▶ **Data block**:
————————

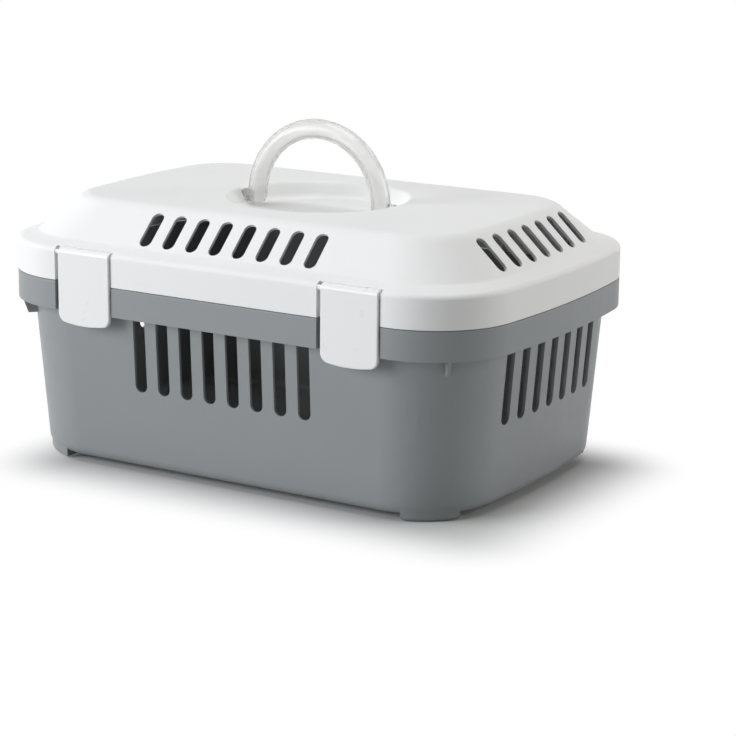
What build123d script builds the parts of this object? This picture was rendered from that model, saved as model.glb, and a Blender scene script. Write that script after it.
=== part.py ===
from build123d import *
import math
import os

os.makedirs("parts", exist_ok=True)

# A small pet carrier: an open tub with a flanged rim, a lid that drops onto the rim, four
# clips that hang on rods across notches in the lid and shut over the rim, and an arched
# carrying handle that folds into a round dish in the lid.
# Millimetres. X runs along the length, the front long side faces -Y, Z is up, and the
# origin is on the table under the middle of the carrier.

# Overall sizes
length = 485.0
depth = 330.0
clip_proud = 2.0
end_bow = 14.7

# Tub
foot_height = 5.0
foot_inset = 1.0
rim_top = 162.3
rim_height = 24.9
rim_reach = 9.5
rim_corner = 75.0
rim_edge = 1.2
tub_wall = 2.6
side_taper = 8.4
end_taper = 12.0
wall_corner = 73.0
floor_corner = 70.0
base_edge = 9.5
foot_length = 53.0
foot_width = 32.0
foot_corner = 7.0
foot_edge = 4.0
gusset_thickness = 2.8
gusset_drop = 13.0
gusset_angle = 49.0
gusset_inset = 2.5
gusset_slant = 4.5

# Slots in the tub
tub_slot_width = 12.0
tub_slot_bottom = 72.5
tub_slot_height = 77.0
side_slots = 8
tub_side_pitch = 23.15
end_slots = 7
tub_end_pitch = 24.2

# Lid
rim_gap = 0.5
lid_wall = 2.5
skirt_height = 27.2
shoulder_width = 16.5
shoulder_rise = 5.0
slope_width = 33.4
slope_rise = 31.3
slope_foot_corner = 66.0
plateau_corner = 50.0
shoulder_round = 5.0
slope_foot_round = 7.0
plateau_round = 18.0
rib_thickness = 2.0
rib_reach = 4.0
rib_depth = 6.0
rib_offset = 45.0
rib_clearance = 1.0

# Slots in the lid
lid_slot_width = 11.7
lid_slot_length = 35.0
side_slot_from_edge = 25.6
end_slot_from_edge = 24.0
lid_side_pitch = 23.07
lid_end_pitch = 23.83

# Clips
clip_width = 53.0
clip_spacing = 260.0
clip_slide = 1.75
clip_thickness = 3.0
clip_length = 61.0
clip_sag = 3.0
clip_corner = 8.0
barrel_radius = 4.5
barrel_rise = 1.5
rod_radius = 2.0
rod_clearance = 0.05
notch_side_gap = 2.75
notch_floor_gap = 3.0
seat_gap = 0.4
seat_edge = 0.7
rear_seat_room = 2.0
catch_clearance = 0.2
catch_drop = 0.4
hook_height = 5.0
clip_edge = 1.2

# Handle
grip_radius = 8.4
grip_wall = 2.6
arch_radius = 62.4
dish_radius = 78.0
dish_floor_radius = 70.0
dish_depth = 13.3
dish_lip_round = 5.0
dish_floor_round = 7.0
fold_clearance = 0.4
pivot_radius = 2.2
pivot_clearance = 0.05
pivot_grip = 4.5
pivot_collar = 4.5
collar_gap = 0.5
pocket_inset = 0.8
pocket_side_gap = 1.0
pocket_floor_gap = 3.5

# How far a cutting shape runs past what it cuts
overrun = 1.0

# Worked out from the sizes above
half_x = length / 2
half_y = depth / 2 - clip_proud
end_radius = (half_y**2 + end_bow**2) / (2 * end_bow)
rim_bottom = rim_top - rim_height
wall_x = half_x - rim_reach
wall_y = half_y - rim_reach
floor_x = wall_x - end_taper
floor_y = wall_y - side_taper
lid_bottom = rim_top + rim_gap
skirt_top = lid_bottom + skirt_height
slope_foot = skirt_top + shoulder_rise
plateau = slope_foot + slope_rise
plateau_inset = shoulder_width + slope_width
slope_angle = math.degrees(math.atan2(slope_rise, slope_width))
barrel_y = depth / 2 - barrel_radius
barrel_z = skirt_top + barrel_rise - barrel_radius
clip_inner_y = depth / 2 - clip_thickness
catch_y = clip_inner_y - notch_floor_gap
notch_width = clip_width + 2 * notch_side_gap
seat_radius = barrel_radius + seat_gap
dish_floor = plateau - dish_depth
pivot_z = dish_floor + fold_clearance + grip_radius
pocket_wall = dish_radius - pocket_inset
SIDES = [(x, y) for x in (-1, 1) for y in (-1, 1)]


def bow(y):
    """How far the bowed ends fall back at a distance from the middle."""
    return end_radius - math.sqrt(end_radius**2 - y**2)


def plan(x, y, corner, z):
    """The outline from above: straight long sides, bowed ends and round corners."""
    sag = bow(y)
    with BuildSketch(Plane.XY.offset(z)) as outline:
        with BuildLine():
            Line((sag - x, -y), (x - sag, -y))
            ThreePointArc((x - sag, -y), (x, 0), (x - sag, y))
            Line((x - sag, y), (sag - x, y))
            ThreePointArc((sag - x, y), (-x, 0), (sag - x, -y))
        make_face()
        fillet(outline.vertices(), corner)
    return outline.sketch


def block(x_range, y_range, z_range):
    """A box between two corners."""
    size = [b - a for a, b in (x_range, y_range, z_range)]
    middle = [(a + b) / 2 for a, b in (x_range, y_range, z_range)]
    return Pos(*middle) * Box(*size)


def rod(start_x, end_x, y, z, radius):
    """A round bar along X."""
    middle = (start_x + end_x) / 2
    return Pos(middle, y, z) * Rot(0, 90, 0) * Cylinder(radius, abs(end_x - start_x))


def row(count, pitch):
    """Places in a row about zero."""
    return [(i - (count - 1) / 2) * pitch for i in range(count)]


def tub_slots():
    """Upright slots through both long sides and both ends."""
    middle = tub_slot_bottom + tub_slot_height / 2
    shape = SlotOverall(tub_slot_height, tub_slot_width, rotation=90)
    side = extrude(Plane.XZ * shape, wall_y + overrun, both=True)
    end = extrude(Plane.YZ * shape, wall_x + overrun, both=True)
    slots = []
    for place in row(side_slots, tub_side_pitch):
        slots.append(Pos(place, 0, middle) * side)
    for place in row(end_slots, tub_end_pitch):
        slots.append(Pos(0, place, middle) * end)
    return slots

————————

▶ **Exercise aim**: Extract every line above exactly as it stands.

▶ **Written reply**:
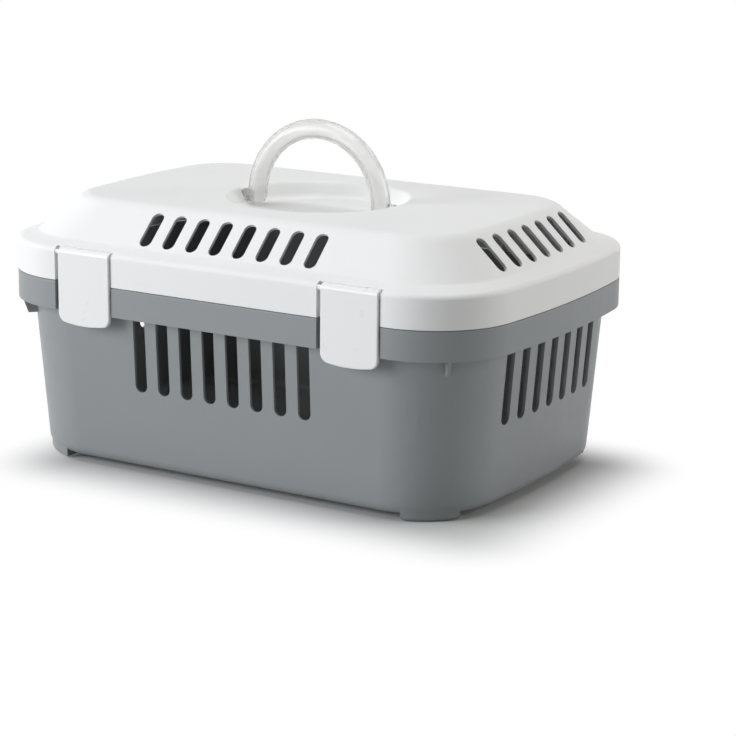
What build123d script builds the parts of this object? This picture was rendered from that model, saved as model.glb, and a Blender scene script. Write that script after it.
=== part.py ===
from build123d import *
import math
import os

os.makedirs("parts", exist_ok=True)

# A small pet carrier: an open tub with a flanged rim, a lid that drops onto the rim, four
# clips that hang on rods across notches in the lid and shut over the rim, and an arched
# carrying handle that folds into a round dish in the lid.
# Millimetres. X runs along the length, the front long side faces -Y, Z is up, and the
# origin is on the table under the middle of the carrier.

# Overall sizes
length = 485.0
depth = 330.0
clip_proud = 2.0
end_bow = 14.7

# Tub
foot_height = 5.0
foot_inset = 1.0
rim_top = 162.3
rim_height = 24.9
rim_reach = 9.5
rim_corner = 75.0
rim_edge = 1.2
tub_wall = 2.6
side_taper = 8.4
end_taper = 12.0
wall_corner = 73.0
floor_corner = 70.0
base_edge = 9.5
foot_length = 53.0
foot_width = 32.0
foot_corner = 7.0
foot_edge = 4.0
gusset_thickness = 2.8
gusset_drop = 13.0
gusset_angle = 49.0
gusset_inset = 2.5
gusset_slant = 4.5

# Slots in the tub
tub_slot_width = 12.0
tub_slot_bottom = 72.5
tub_slot_height = 77.0
side_slots = 8
tub_side_pitch = 23.15
end_slots = 7
tub_end_pitch = 24.2

# Lid
rim_gap = 0.5
lid_wall = 2.5
skirt_height = 27.2
shoulder_width = 16.5
shoulder_rise = 5.0
slope_width = 33.4
slope_rise = 31.3
slope_foot_corner = 66.0
plateau_corner = 50.0
shoulder_round = 5.0
slope_foot_round = 7.0
plateau_round = 18.0
rib_thickness = 2.0
rib_reach = 4.0
rib_depth = 6.0
rib_offset = 45.0
rib_clearance = 1.0

# Slots in the lid
lid_slot_width = 11.7
lid_slot_length = 35.0
side_slot_from_edge = 25.6
end_slot_from_edge = 24.0
lid_side_pitch = 23.07
lid_end_pitch = 23.83

# Clips
clip_width = 53.0
clip_spacing = 260.0
clip_slide = 1.75
clip_thickness = 3.0
clip_length = 61.0
clip_sag = 3.0
clip_corner = 8.0
barrel_radius = 4.5
barrel_rise = 1.5
rod_radius = 2.0
rod_clearance = 0.05
notch_side_gap = 2.75
notch_floor_gap = 3.0
seat_gap = 0.4
seat_edge = 0.7
rear_seat_room = 2.0
catch_clearance = 0.2
catch_drop = 0.4
hook_height = 5.0
clip_edge = 1.2

# Handle
grip_radius = 8.4
grip_wall = 2.6
arch_radius = 62.4
dish_radius = 78.0
dish_floor_radius = 70.0
dish_depth = 13.3
dish_lip_round = 5.0
dish_floor_round = 7.0
fold_clearance = 0.4
pivot_radius = 2.2
pivot_clearance = 0.05
pivot_grip = 4.5
pivot_collar = 4.5
collar_gap = 0.5
pocket_inset = 0.8
pocket_side_gap = 1.0
pocket_floor_gap = 3.5

# How far a cutting shape runs past what it cuts
overrun = 1.0

# Worked out from the sizes above
half_x = length / 2
half_y = depth / 2 - clip_proud
end_radius = (half_y**2 + end_bow**2) / (2 * end_bow)
rim_bottom = rim_top - rim_height
wall_x = half_x - rim_reach
wall_y = half_y - rim_reach
floor_x = wall_x - end_taper
floor_y = wall_y - side_taper
lid_bottom = rim_top + rim_gap
skirt_top = lid_bottom + skirt_height
slope_foot = skirt_top + shoulder_rise
plateau = slope_foot + slope_rise
plateau_inset = shoulder_width + slope_width
slope_angle = math.degrees(math.atan2(slope_rise, slope_width))
barrel_y = depth / 2 - barrel_radius
barrel_z = skirt_top + barrel_rise - barrel_radius
clip_inner_y = depth / 2 - clip_thickness
catch_y = clip_inner_y - notch_floor_gap
notch_width = clip_width + 2 * notch_side_gap
seat_radius = barrel_radius + seat_gap
dish_floor = plateau - dish_depth
pivot_z = dish_floor + fold_clearance + grip_radius
pocket_wall = dish_radius - pocket_inset
SIDES = [(x, y) for x in (-1, 1) for y in (-1, 1)]


def bow(y):
    """How far the bowed ends fall back at a distance from the middle."""
    return end_radius - math.sqrt(end_radius**2 - y**2)


def plan(x, y, corner, z):
    """The outline from above: straight long sides, bowed ends and round corners."""
    sag = bow(y)
    with BuildSketch(Plane.XY.offset(z)) as outline:
        with BuildLine():
            Line((sag - x, -y), (x - sag, -y))
            ThreePointArc((x - sag, -y), (x, 0), (x - sag, y))
            Line((x - sag, y), (sag - x, y))
            ThreePointArc((sag - x, y), (-x, 0), (sag - x, -y))
        make_face()
        fillet(outline.vertices(), corner)
    return outline.sketch


def block(x_range, y_range, z_range):
    """A box between two corners."""
    size = [b - a for a, b in (x_range, y_range, z_range)]
    middle = [(a + b) / 2 for a, b in (x_range, y_range, z_range)]
    return Pos(*middle) * Box(*size)


def rod(start_x, end_x, y, z, radius):
    """A round bar along X."""
    middle = (start_x + end_x) / 2
    return Pos(middle, y, z) * Rot(0, 90, 0) * Cylinder(radius, abs(end_x - start_x))


def row(count, pitch):
    """Places in a row about zero."""
    return [(i - (count - 1) / 2) * pitch for i in range(count)]


def tub_slots():
    """Upright slots through both long sides and both ends."""
    middle = tub_slot_bottom + tub_slot_height / 2
    shape = SlotOverall(tub_slot_height, tub_slot_width, rotation=90)
    side = extrude(Plane.XZ * shape, wall_y + overrun, both=True)
    end = extrude(Plane.YZ * shape, wall_x + overrun, both=True)
    slots = []
    for place in row(side_slots, tub_side_pitch):
        slots.append(Pos(place, 0, middle) * side)
    for place in row(end_slots, tub_end_pitch):
        slots.append(Pos(0, place, middle) * end)
    return slots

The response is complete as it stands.